#### Provided records ####

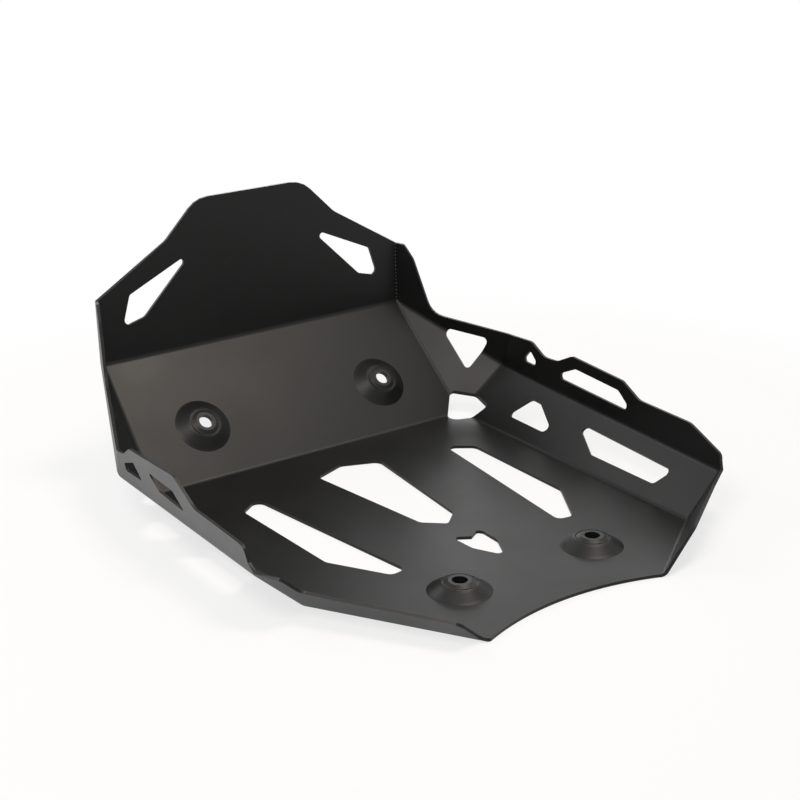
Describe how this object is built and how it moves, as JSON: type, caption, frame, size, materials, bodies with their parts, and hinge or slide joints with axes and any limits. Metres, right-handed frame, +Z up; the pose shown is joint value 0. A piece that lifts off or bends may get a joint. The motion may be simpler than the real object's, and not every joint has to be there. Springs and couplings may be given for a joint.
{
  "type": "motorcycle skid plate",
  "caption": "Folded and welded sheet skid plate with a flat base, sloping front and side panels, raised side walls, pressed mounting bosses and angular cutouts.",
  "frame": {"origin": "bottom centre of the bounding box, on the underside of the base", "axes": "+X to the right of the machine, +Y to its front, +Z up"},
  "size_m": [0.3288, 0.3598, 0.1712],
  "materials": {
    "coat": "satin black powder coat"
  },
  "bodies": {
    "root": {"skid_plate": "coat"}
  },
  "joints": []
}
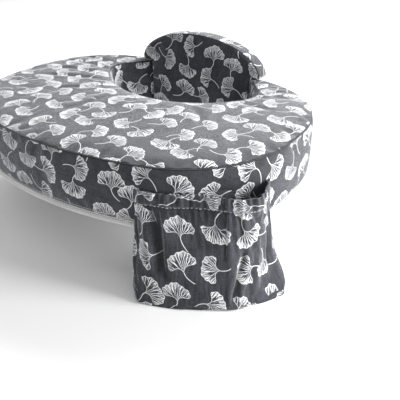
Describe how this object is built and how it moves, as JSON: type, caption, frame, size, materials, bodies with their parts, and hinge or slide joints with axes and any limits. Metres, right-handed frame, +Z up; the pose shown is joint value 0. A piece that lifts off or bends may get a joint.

####

## Task goal
Repeat the records above exactly, from the first line to the last.

## Solution
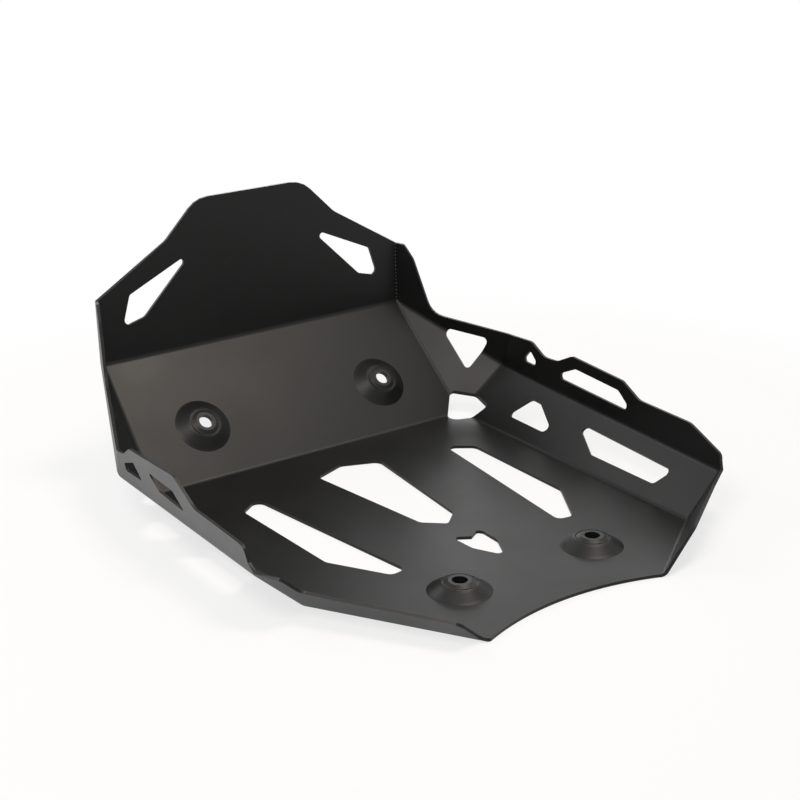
Describe how this object is built and how it moves, as JSON: type, caption, frame, size, materials, bodies with their parts, and hinge or slide joints with axes and any limits. Metres, right-handed frame, +Z up; the pose shown is joint value 0. A piece that lifts off or bends may get a joint. The motion may be simpler than the real object's, and not every joint has to be there. Springs and couplings may be given for a joint.
{
  "type": "motorcycle skid plate",
  "caption": "Folded and welded sheet skid plate with a flat base, sloping front and side panels, raised side walls, pressed mounting bosses and angular cutouts.",
  "frame": {"origin": "bottom centre of the bounding box, on the underside of the base", "axes": "+X to the right of the machine, +Y to its front, +Z up"},
  "size_m": [0.3288, 0.3598, 0.1712],
  "materials": {
    "coat": "satin black powder coat"
  },
  "bodies": {
    "root": {"skid_plate": "coat"}
  },
  "joints": []
}
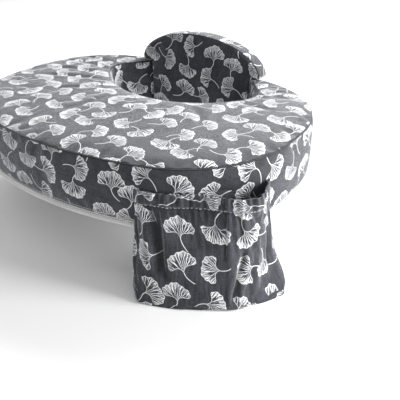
Describe how this object is built and how it moves, as JSON: type, caption, frame, size, materials, bodies with their parts, and hinge or slide joints with axes and any limits. Metres, right-handed frame, +Z up; the pose shown is joint value 0. A piece that lifts off or bends may get a joint.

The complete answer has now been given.